The arguments around implementing new technologies across industries are not new, and new technologies can take decades to make their presence felt. Just look at the economic and geopolitical effects fracking has had on oil output in the United States. The technology was developed decades ago, but really made itself felt in just the past few years when the economics became favorable due to volatility in the oil markets.
Typically, new technologies make themselves felt the in same way Ernest Hemingway wrote in The Sun Also Rises about how people go bankrupt – gradually, then suddenly. The DLE technologies have been known of for decades, but the last 5 years have shown that they’re now commercially relevant and will have impact on the supply of high-quality lithium chemicals perhaps sooner than many believe.

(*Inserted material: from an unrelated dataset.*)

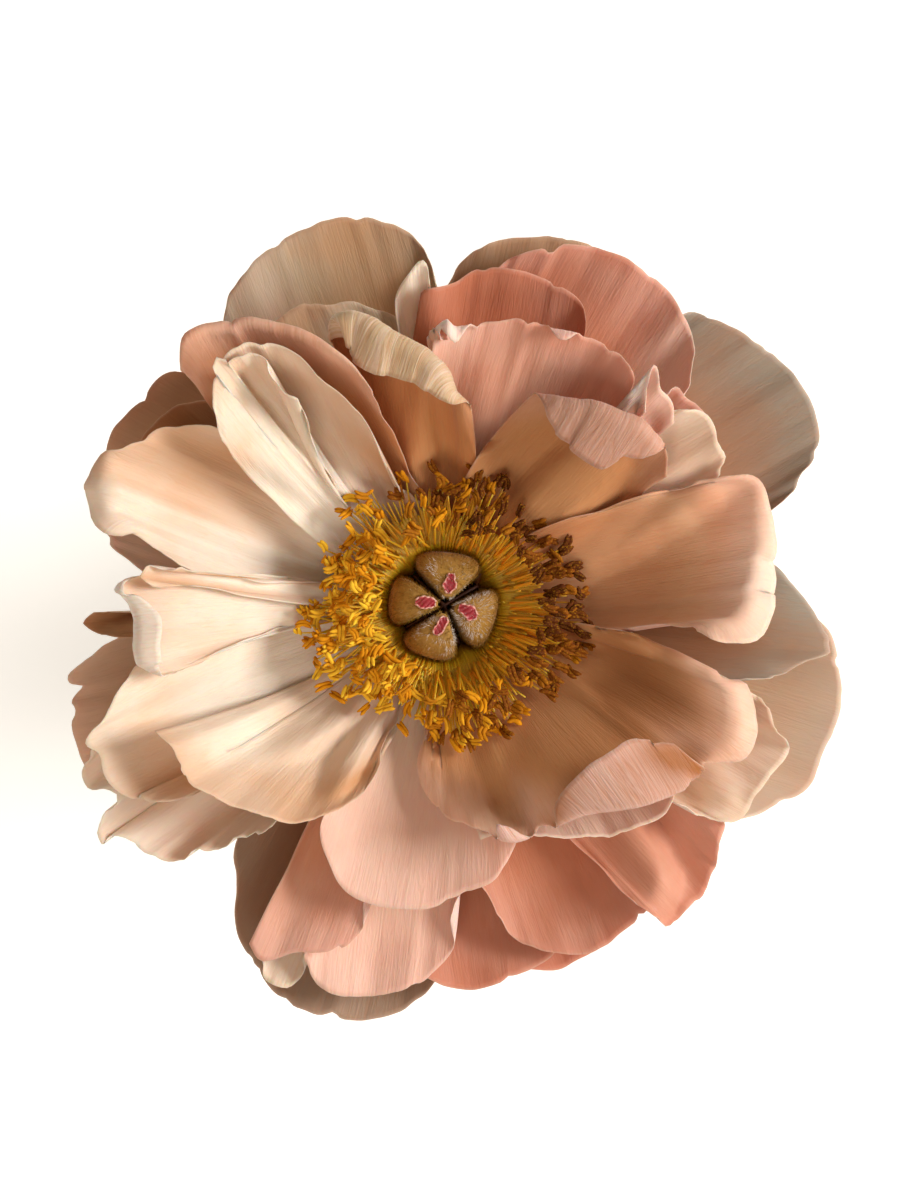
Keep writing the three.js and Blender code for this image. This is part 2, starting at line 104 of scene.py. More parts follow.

The E3-Livent transaction and other material, commercial activity in the space has shown that DLE technologies are in the early stages of their “all at once” moment. There are many beneficiaries here including communities that live near future lithium projects, lithium consumers, government organizations, and company shareholders as decades of R&D coalesces and evolves alongside a dynamic and strategically important lithium industry.
The views represented in this document are our own based on research across the lithium industry. We have not considered the objectives, investment profile, financial position or needs of any particular project or organization. Any projections or forward-looking statements in this document are not guarantees of future outcomes, pricing, performance or events, all of which involve known and unknown risks, uncertainties and other factors. Actual results for specific projects or organizations may differ materially from those expressed or implied in this document. Chris Berry is an advisor to Standard Lithium and Lilac Solutions and has no relationships with other companies named in this white paper.